You are viewing a plain text version of this content. The canonical link for it is here.
Posted to dev@nutch.apache.org by "Armel T. Nene" <ar...@idna-solutions.com> on 2007/02/13 01:11:49 UTC

Nutch 0.8 FATAL fetcher.Fetcher: java.lang.NullPointerException

Hi guys,

 

I have been getting a nullpointerexception for the last two days. I am
trying to crawl a very large collection of files (about 40Gb). The crawler
will fetch and index about 2000 files (included folders) and there will be
no issues with parsing. Now I know there are more files than that in the
directory but the crawler will fail with the following error:

 

INFO parser.custom: Custom-parse: Parsing content
file:/C:/TeamBinder/AddressBook/9100/(65)E110_ST A0 (1).pdf

07/02/12 22:09:16 INFO fetcher.Fetcher: fetch of
file:/C:/TeamBinder/AddressBook/9100/(65)E110_ST A0 (1).pdf failed with:
java.lang.NullPointerException

07/02/12 22:09:17 INFO mapred.LocalJobRunner: 0 pages, 0 errors, 0.0
pages/s, 0 kb/s, 

07/02/12 22:09:17 FATAL fetcher.Fetcher: java.lang.NullPointerException

07/02/12 22:09:17 FATAL fetcher.Fetcher: at
org.apache.hadoop.io.SequenceFile$Writer.append(SequenceFile.java:198)

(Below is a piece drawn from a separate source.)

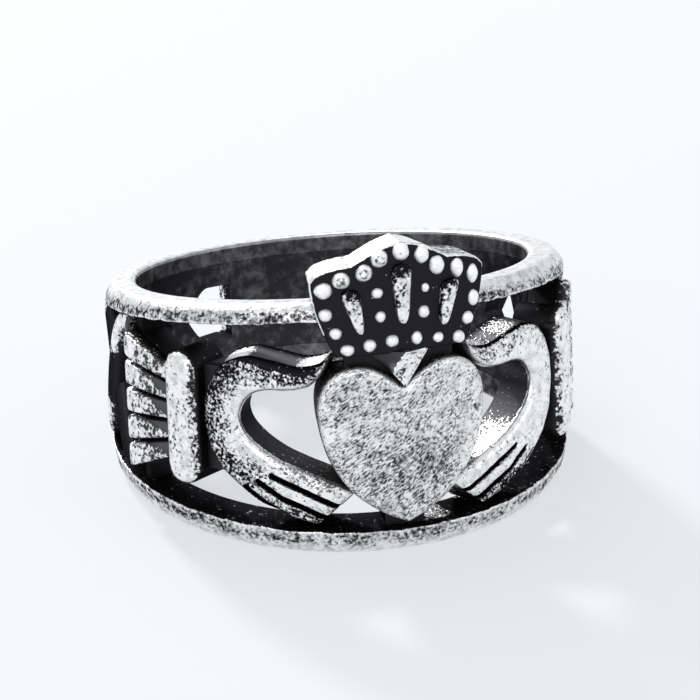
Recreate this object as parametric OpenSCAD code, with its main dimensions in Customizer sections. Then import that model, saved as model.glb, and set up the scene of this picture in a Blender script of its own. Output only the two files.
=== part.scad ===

07/02/12 22:09:17 FATAL fetcher.Fetcher: at
org.apache.hadoop.io.SequenceFile$Writer.append(SequenceFile.java:189)

07/02/12 22:09:17 FATAL fetcher.Fetcher: at
org.apache.hadoop.mapred.MapTask$2.collect(MapTask.java:91)

07/02/12 22:09:17 FATAL fetcher.Fetcher: at
org.apache.nutch.fetcher.Fetcher$FetcherThread.output(Fetcher.java:314)

07/02/12 22:09:17 FATAL fetcher.Fetcher: at
org.apache.nutch.fetcher.Fetcher$FetcherThread.run(Fetcher.java:232)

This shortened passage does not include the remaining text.